# start of SOURCE DATA
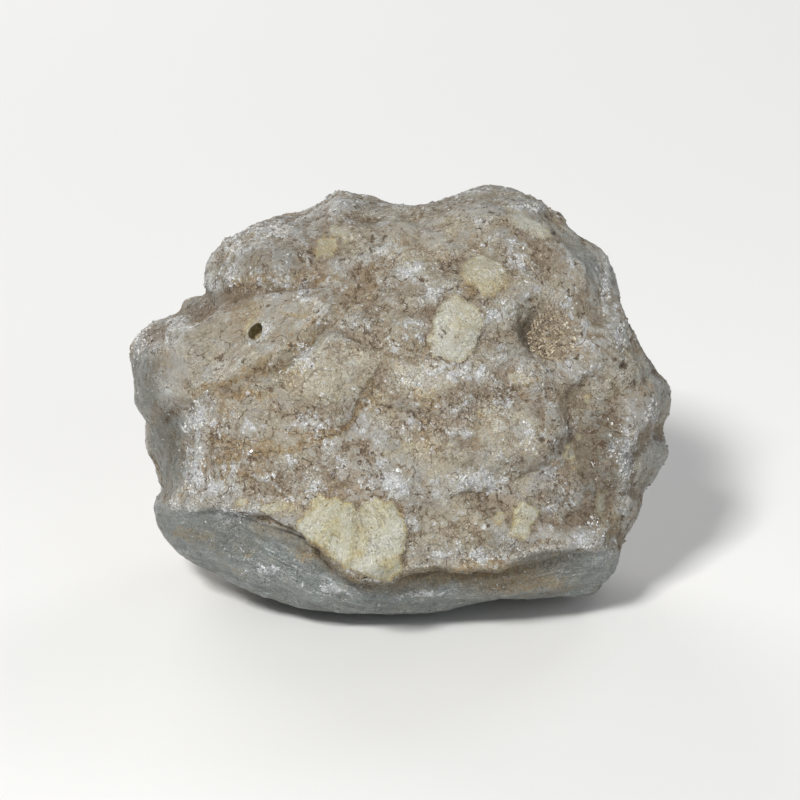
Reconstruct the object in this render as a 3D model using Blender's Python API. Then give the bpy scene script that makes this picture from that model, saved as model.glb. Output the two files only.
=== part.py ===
"""A whole quartz geode with its rough rind showing, resting on the worn flat of its underside.

The stone is one closed body. Its front is laid out on a face plane that leans back from upright. A place on
that plane is given as (across, up) in millimetres from the middle of the face, and out is the distance from
it towards the viewer. The same plane, seen from behind, carries the forms of the back.
"""

import math

import bmesh
import bpy
import numpy as np
from mathutils import Euler, Vector, noise

MM = 0.001

# Driving dimensions, in millimetres and degrees
FACE_LEAN = 20.0
FACE_MIDDLE = (-0.65, 2.18, 53.0)
FRONT_DEPTH = 51.0
BACK_DEPTH = 47.0
BOXINESS = 2.45
# The outline and the forms of the front are given as they are seen from this far in front of the face
VIEW_DISTANCE = 900.0

# The stone's outline on the face plane, anticlockwise from the right
OUTLINE = [
    (76.0, -1.0), (73.5, 5.5), (68.0, 10.0), (64.5, 16.5), (59.5, 23.0), (60.5, 28.5), (58.0, 36.5),
    (54.0, 41.5), (47.0, 47.5), (43.0, 52.0), (34.5, 55.0), (28.5, 58.5), (19.0, 58.0), (11.5, 53.5),
    (4.5, 51.0), (-3.5, 54.0), (-12.5, 55.0), (-17.5, 56.0), (-22.0, 54.0), (-30.0, 50.0), (-39.0, 49.5),
    (-45.5, 44.0), (-48.0, 37.5), (-51.0, 30.5), (-51.5, 29.5), (-60.0, 28.0), (-60.5, 23.5), (-64.0, 23.5),
    (-69.0, 19.5), (-75.0, 14.5), (-74.5, 11.5), (-69.5, 1.0), (-70.0, -4.0), (-71.0, -12.0), (-67.5, -18.5),
    (-66.0, -26.0), (-68.0, -30.0), (-67.0, -36.0), (-62.0, -43.5), (-52.0, -48.0), (-45.0, -54.5),
    (-32.5, -59.5), (-14.5, -65.0), (1.0, -65.0), (16.0, -62.0), (31.0, -58.5), (44.5, -57.5), (52.5, -56.5),
    (57.0, -50.0), (60.0, -42.5), (65.5, -33.0), (67.5, -26.0), (72.0, -19.5), (75.0, -13.5), (73.0, -8.0),
]
# How far the outline is smoothed towards the middle of the face, in degrees, and where each share of it
# begins and ends, in degrees from the middle
NEAR_RIM_BLUR = 8.0
MID_FACE_BLUR = 30.0
MID_FACE_RANGE = (18.0, 64.0)
RIM_START_IN_FRONT = 68.0
RIM_START_BEHIND = 74.0
RIM_END = 88.0
# Over what distance out from the outline's plane the forms of the front and of the back come in
FACE_FADE = (0.0, 12.0)
NEAR_RIM_FADE = (-8.0, 6.0)

# Rounded swellings: (across, up, half length, half width, turn in degrees, rise)
FRONT_LUMPS = [
    (-37.0, 39.0, 19.0, 11.0, 14.0, 3.4),
    (-66.0, 5.0, 12.0, 20.0, 0.0, 1.8),
    (-19.0, 6.0, 17.0, 10.0, 16.0, 1.6),
    (4.0, 4.0, 14.0, 10.0, -14.0, 1.8),
    (26.0, 50.0, 17.0, 9.0, -20.0, 2.0),
    (-17.0, 52.0, 9.0, 6.0, 0.0, 1.6),
    (51.0, 34.0, 9.0, 15.0, -24.0, 2.4),
    (16.0, 19.5, 9.0, 9.5, -20.0, 1.8),
    (24.0, 34.0, 8.0, 6.0, 10.0, 1.4),
    (21.0, -10.0, 22.0, 13.0, 12.0, 2.6),
    (-42.0, -20.0, 18.0, 13.0, 0.0, 2.4),
    (-5.0, -24.0, 22.0, 9.0, 4.0, 1.6),
    (33.0, -35.0, 18.0, 9.0, 12.0, 2.0),
    (55.0, -42.0, 10.0, 9.0, 50.0, 2.0),
    (-50.0, -42.0, 16.0, 8.0, -28.0, 1.6),
]
FRONT_HOLLOWS = [
    (41.0, 20.0, 14.0, 10.5, -58.0, 7.5),
    (36.5, 18.5, 7.0, 4.0, -65.0, 5.0),
    (-56.5, 25.5, 6.5, 5.0, 35.0, 3.6),
    (-10.5, 32.0, 13.0, 9.0, 30.0, 2.6),
    (31.0, 4.5, 11.0, 5.0, -52.0, 1.8),
    (5.0, 31.0, 8.0, 6.0, 20.0, 1.2),
    (-20.5, 43.5, 7.0, 6.0, 20.0, 1.6),
    (52.5, -4.0, 4.5, 11.0, -8.0, 1.2),
]
BACK_LUMPS = [
    (-22.0, 16.0, 38.0, 26.0, 20.0, 3.6),
    (38.0, -6.0, 22.0, 26.0, -20.0, 3.0),
    (-40.0, -30.0, 18.0, 12.0, 10.0, 3.0),
    (20.0, 40.0, 22.0, 12.0, -15.0, 3.0),
    (8.0, -38.0, 20.0, 10.0, 0.0, 2.0),
]
BACK_HOLLOWS = [
    (20.0, 16.0, 12.0, 8.0, 35.0, 3.2),
    (-52.0, 2.0, 9.0, 7.0, 0.0, 2.6),
    (-6.0, -20.0, 22.0, 6.0, 8.0, 2.4),
    (46.0, 30.0, 10.0, 7.0, -30.0, 2.2),
    (-30.0, 42.0, 8.0, 5.0, 15.0, 1.8),
]

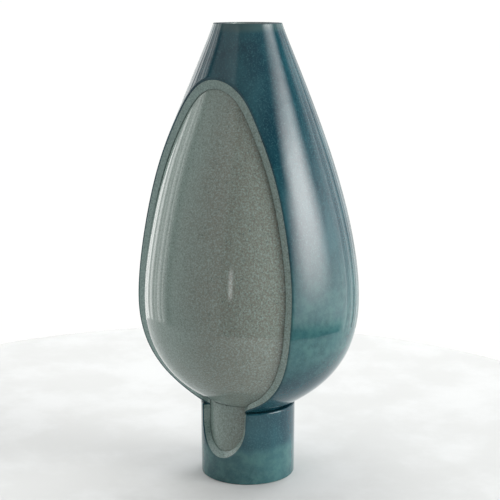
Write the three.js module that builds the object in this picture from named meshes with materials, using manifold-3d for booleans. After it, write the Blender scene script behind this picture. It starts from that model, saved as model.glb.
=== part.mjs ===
// A hand blown art glass vase: a tall egg of nested glass layers on a short round foot.
// The teal outside and the celadon casing under it are cut open on the front, down the egg and
// into the foot, and the celadon inner vessel and foot core stand out of that window.
// Millimetres. The axis of the vase is Z, its base is at z = 0, and the window faces -Y.
import * as THREE from "three";
import { mergeVertices } from "three/addons/utils/BufferGeometryUtils.js";
import Module from "manifold-3d";

const wasm = await Module();
wasm.setup();

// The outside of the egg is two Bezier arcs, mouth to belly and belly to underside.
const HEIGHT = 510;
const MOUTH_RADIUS = 37.5;
const MOUTH_LEAN = THREE.MathUtils.degToRad(17.5); // of the wall at the lip, from vertical
const MOUTH_PULL = 33.8; // length of the Bezier handle at the lip
const SHOULDER_PULL = 114.3;
const BELLY_RADIUS = 125.5;
const BELLY_HEIGHT = 204.2;
const HIP_PULL = 71.1;
const UNDERSIDE_RADIUS = 52.7;
const UNDERSIDE_HEIGHT = 86;
const UNDERSIDE_RISE = THREE.MathUtils.degToRad(31.2); // of the underside, from horizontal
const UNDERSIDE_PULL = 38.8;

// Glass layers, as depths below the outside of the egg, with a small gap where two layers meet.
const GAP = 0.3;
const OVERLAY_DEPTH = 1.2;
const CASING_DEPTH = 8.5;
const VESSEL_DEPTH = 12.8;
const UNDERSIDE_THINNING = 2.5; // the casing is this much thinner at the underside
const UNDERSIDE_THINNING_SPREAD = 35;
const SHOULDER_THINNING = 1.5; // and this much thinner at the window's apex
const SHOULDER_THINNING_HEIGHT = 470;
const SHOULDER_THINNING_SPREAD = 80;

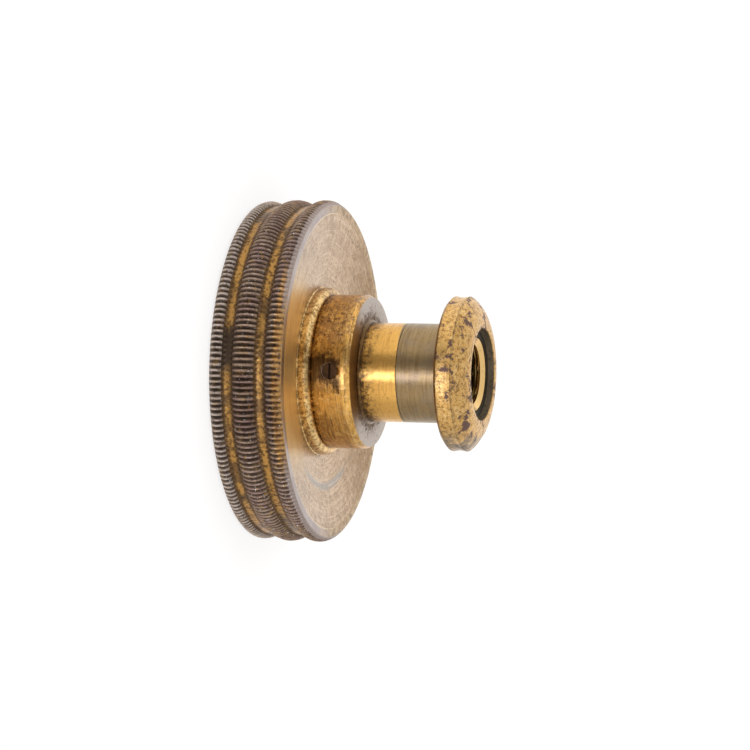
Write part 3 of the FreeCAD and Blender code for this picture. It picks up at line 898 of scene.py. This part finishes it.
def neck_sleeve():
    """The running sleeve, with a small bevel at each end."""
    bore = JOURNAL_RADIUS + SLEEVE_CLEARANCE
    bottom = NECK_TOP + SLEEVE_END_PLAY
    top = COLLAR_BACK - SLEEVE_END_PLAY
    bevel = 0.03
    outline = [
        ([(bore, bottom), (NECK_RADIUS - bevel, bottom)], 0, 0.2),
        ([(NECK_RADIUS, bottom + bevel)], 0, 0.0),
        (run((NECK_RADIUS, bottom + bevel), (NECK_RADIUS, top - bevel), 10), 0, 0.0),
        ([(NECK_RADIUS - bevel, top), (bore, top)], 0, 0.8),
    ]
    piece = turned("neck_sleeve_metal", outline, [sleeve_material()])
    settle(piece, "sleeve", "neck_sleeve")


def collar_wear(angle, radius, height):
    """Knocks on the collar's rim: by how much they take the radius in."""
    if radius < 6.5:
        return 0
    around = Vector((math.cos(angle) * 4, math.sin(angle) * 4, height * 0.6))
    dent = max(0, noise.noise(around) - 0.15) + 0.4 * max(0, noise.noise(around * 4) - 0.2)
    return -COLLAR_DENTS * dent


def end_collar():
    """The end collar: hollow rim, domed face, flat lip and stepped mouth."""
    rim_foot = (COLLAR_RADIUS, COLLAR_BACK + COLLAR_BACK_BEVEL)
    rim_head = (COLLAR_RADIUS, COLLAR_RIM_TOP)
    face_foot = (COLLAR_RADIUS - 0.05, COLLAR_RIM_TOP + 0.04)
    lip_start = (COLLAR_LIP_RADIUS, COLLAR_TOP)
    lip_stop = (MOUTH_RADIUS + MOUTH_EDGE, COLLAR_TOP)
    floor = COLLAR_TOP - MOUTH_DEPTH
    outline = [
        ([(NOSE_RADIUS, COLLAR_BACK), (5.2, COLLAR_BACK)], 0, 0.8),
        (run((5.2, COLLAR_BACK), (COLLAR_RADIUS - COLLAR_BACK_BEVEL, COLLAR_BACK), 5), 0, 0.2),
        (run((COLLAR_RADIUS - COLLAR_BACK_BEVEL, COLLAR_BACK), rim_foot, 3), 0, 0.45),
        (arc(rim_foot, rim_head, -COLLAR_RIM_HOLLOW, 9), 0, 0.0),
        ([face_foot], 0, 0.5),
        (arc(face_foot, lip_start, COLLAR_FACE_BULGE, 12), 0, 0.0),
        (run(lip_start, lip_stop, 3), 0, 0.0),
        ([(MOUTH_RADIUS, COLLAR_TOP - MOUTH_EDGE)], 0, 0.0),
        (run((MOUTH_RADIUS, COLLAR_TOP - MOUTH_EDGE), (MOUTH_RADIUS, floor), 5), 1, 0.0),
        (run((MOUTH_RADIUS, floor), (LIP_RADIUS, floor), 3), 1, 1.0),
        ([(LIP_RADIUS, floor - LIP_THICKNESS), (NOSE_RADIUS, floor - LIP_THICKNESS)], 1, 1.0),
    ]
    materials = [collar_material(), mouth_material()]
    piece = turned("end_collar_brass", outline, materials, wear=collar_wear)
    settle(piece, "knob", "end_collar")


def thread_bush():
    """The thread bush: a conical lead-in, then a right-hand thread cut into its bore."""
    lathe = Lathe("thread_bush_brass")
    angles = even_angles(BUSH_SEGMENTS)
    thread_floor = BUSH_SEAT_FLOOR + 0.6
    thread_top = BUSH_TOP - BUSH_LEAD_IN

    def threaded(angle, height):
        fade_out = (thread_top - height) / (0.5 * THREAD_PITCH)
        fade_in = (height - thread_floor) / THREAD_PITCH
        turn = (height / THREAD_PITCH - angle / math.tau) % 1
        depth = THREAD_DEPTH * max(0, 1 - abs(turn - 0.5) * 2.6) * max(0, min(1, fade_out, fade_in))
        # Painted shadow: the bore darkens with depth below the lead-in, and more in the thread's
        # grooves.
        sunk = min(1, (thread_top - height) / 0.55)
        return angle, BUSH_BORE_RADIUS + depth, height, max(sunk, depth / THREAD_DEPTH * 0.8)

    body = (
        (BUSH_BORE_RADIUS, BUSH_SEAT_FLOOR, 1.0),
        (BUSH_RADIUS, BUSH_SEAT_FLOOR, 1.0),
        (BUSH_RADIUS, BUSH_TOP - 0.05, 1.0),
        (BUSH_RADIUS - 0.03, BUSH_TOP, 0.2),
        (BUSH_BORE_RADIUS + 0.5, BUSH_TOP, 0.0),
        (BUSH_BORE_RADIUS + 0.25, BUSH_TOP - BUSH_LEAD_IN / 2, 0.0),
    )
    for place in body:
        lathe.ring([(angle, *place) for angle in angles])
    for step in range(THREAD_RINGS + 1):
        height = thread_top + (thread_floor - thread_top) * step / THREAD_RINGS
        lathe.ring([threaded(angle, height) for angle in angles])
    settle(lathe.build([bush_material()]), "knob", "thread_bush")


def grub_screw():
    """The grub screw keeps its CAD shape and gets its own finish."""
    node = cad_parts["grub_screw"]
    node.data.materials.clear()
    node.data.materials.append(screw_material())


# ---------------------------------------------------------------- stage

# The camera: its rise over the wheel's plane and its roll, then lengths in millimetres.
VIEW_RISE = math.radians(16.75)
VIEW_ROLL = math.radians(1.22)
VIEW_DISTANCE = 304.0
VIEW_SHIFT_RIGHT = 8.03
VIEW_SHIFT_UP = -0.46
AIM_HEIGHT = 3.3
LENS = 146.0
SENSOR = 36.0
FLOOR_RADIUS = 36.0
FLOOR_SIDES = 96

# Brightness of the room near the horizon, by direction: degrees from the -Y side towards -X.
ROOM = (
    (-180, 1.05), (-160, 1.05), (-140, 0.75), (-100, 0.66), (-72, 0.72), (-58, 1.04), (-33, 1.04),
    (-20, 0.75), (4, 0.72), (13, 0.34), (34, 0.3), (46, 0.95), (70, 1.05), (180, 1.05),
)
ROOM_TOP = 0.72
# Between these rises above the horizon, in degrees, the brightness turns into ROOM_TOP.
ROOM_TOP_RISES = (18, 60)

# The strip lamp: where it stands, its width and height in metres, and its power in watts.
STRIP_AZIMUTH = -9
STRIP_ELEVATION = -9
STRIP_DISTANCE = 0.6
STRIP_SIZE = (0.04, 0.34)
STRIP_POWER = 0.66
STRIP_TONE = (1.0, 1.06, 1.35)
STRIP_AIM = (0, 0, 0.012)


def add_camera():
    """The view from the -Y side, a little above the wheel's plane, with the axis across it."""
    towards = Vector((0, -math.cos(VIEW_RISE), math.sin(VIEW_RISE)))
    level = Vector((1, 0, 0))
    along = Vector((0, math.sin(VIEW_RISE), math.cos(VIEW_RISE)))
    right = along * math.cos(VIEW_ROLL) - level * math.sin(VIEW_ROLL)
    up = -level * math.cos(VIEW_ROLL) - along * math.sin(VIEW_ROLL)
    place = Vector((0, 0, AIM_HEIGHT)) + right * VIEW_SHIFT_RIGHT + up * VIEW_SHIFT_UP
    place += towards * VIEW_DISTANCE
    data = bpy.data.cameras.new("camera")
    data.lens = LENS
    data.sensor_width = SENSOR
    data.clip_start = 0.01
    data.clip_end = 20
    camera = bpy.data.objects.new("camera", data)
    turn = Matrix((right, up, towards)).transposed().to_4x4()
    camera.matrix_world = Matrix.Translation(place * MM) @ turn
    bpy.context.scene.collection.objects.link(camera)
    bpy.context.scene.camera = camera


def add_floor():
    """A plain white floor that the knob stands on; it fades out into the white room."""
    mesh = bpy.data.meshes.new("floor")
    reach = FLOOR_RADIUS * MM
    corners = [(reach * math.cos(a), reach * math.sin(a), 0) for a in even_angles(FLOOR_SIDES)]
    mesh.from_pydata(corners, [], [tuple(range(FLOOR_SIDES))])
    floor = bpy.data.objects.new("floor", mesh)
    bpy.context.scene.collection.objects.link(floor)
    paint = Paint("floor_white")
    place = paint.position()
    grain = paint.mix(paint.noise(place, 0.05, 2.0), (0.40, 0.40, 0.40), (0.43, 0.43, 0.43))
    paint.feed(paint.shader.inputs["Base Color"], grain)
    paint.shader.inputs["Roughness"].default_value = 0.9
    paint.shader.inputs["Specular IOR Level"].default_value = 0.0
    paint.shader.inputs["Emission Color"].default_value = (1.0, 1.0, 1.0, 1.0)
    paint.shader.inputs["Emission Strength"].default_value = 0.75
    fade = paint.step(paint.vector("LENGTH", place), FLOOR_RADIUS * 0.98, FLOOR_RADIUS * 0.7)
    paint.feed(paint.shader.inputs["Alpha"], fade)
    mesh.materials.append(paint.material)


def add_strip_lamp():
    """A narrow upright lamp; azimuth 0 is the -Y side and +90 the -X side."""
    turn = math.radians(STRIP_AZIMUTH)
    rise = math.radians(STRIP_ELEVATION)
    level = math.cos(rise)
    direction = Vector((-math.sin(turn) * level, -math.cos(turn) * level, math.sin(rise)))
    data = bpy.data.lights.new("front_strip", "AREA")
    data.shape = "RECTANGLE"
    data.size, data.size_y = STRIP_SIZE
    data.energy = STRIP_POWER
    data.color = STRIP_TONE
    lamp = bpy.data.objects.new("front_strip", data)
    lamp.location = Vector(STRIP_AIM) + direction * STRIP_DISTANCE
    lamp.rotation_euler = direction.to_track_quat("Z", "Y").to_euler()
    bpy.context.scene.collection.objects.link(lamp)


def add_world():
    """A bright room that changes round the horizon, with one dim sector beside the camera."""
    world = bpy.data.worlds.new("studio")
    bpy.context.scene.world = world
    world.use_nodes = True
    nodes = Nodes(world.node_tree)
    coordinates = nodes.tree.nodes.new("ShaderNodeTexCoord")
    x, y, z = nodes.separate(coordinates.outputs["Generated"])
    azimuth = nodes.math("ARCTAN2", nodes.times(x, -1.0), nodes.times(y, -1.0))
    turn = nodes.math("ADD", nodes.math("DIVIDE", azimuth, math.tau), 0.5)
    ramp = nodes.tree.nodes.new("ShaderNodeFloatCurve")
    nodes.link(turn, ramp.inputs["Value"])
    curve = ramp.mapping.curves[0]
    top = max(level for _, level in ROOM)
    points = [(degrees / 360 + 0.5, level / top) for degrees, level in ROOM]
    curve.points[0].location = points[0]
    curve.points[1].location = points[-1]
    for point in points[1:-1]:
        curve.points.new(*point)
    ramp.mapping.update()
    horizon = nodes.times(ramp.outputs[0], top)
    start, stop = (math.sin(math.radians(rise)) for rise in ROOM_TOP_RISES)
    share = nodes.step(z, start, stop)
    change = nodes.times(nodes.math("SUBTRACT", ROOM_TOP, horizon), share)
    background = nodes.tree.nodes.new("ShaderNodeBackground")
    background.inputs["Color"].default_value = (1.0, 0.985, 0.965, 1.0)
    nodes.link(nodes.math("ADD", horizon, change), background.inputs["Strength"])
    output = nodes.tree.nodes.new("ShaderNodeOutputWorld")
    nodes.link(background.outputs[0], output.inputs["Surface"])


bpy.context.scene.view_settings.view_transform = "Standard"
add_camera()
add_floor()
add_world()
add_strip_lamp()
milled_head()
stem()
neck_sleeve()
end_collar()
thread_bush()
grub_screw()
# end of SOURCE DATA
**GIVEN PROBLEM**
Give every line of the material that includes the string "this".

**FULL OUTPUT**
Reconstruct the object in this render as a 3D model using Blender's Python API. Then give the bpy scene script that makes this picture from that model, saved as model.glb. Output the two files only.
# The outline and the forms of the front are given as they are seen from this far in front of the face
Write the three.js module that builds the object in this picture from named meshes with materials, using manifold-3d for booleans. After it, write the Blender scene script behind this picture. It starts from that model, saved as model.glb.
const UNDERSIDE_THINNING = 2.5; // the casing is this much thinner at the underside
const SHOULDER_THINNING = 1.5; // and this much thinner at the window's apex
Write part 3 of the FreeCAD and Blender code for this picture. It picks up at line 898 of scene.py. This part finishes it.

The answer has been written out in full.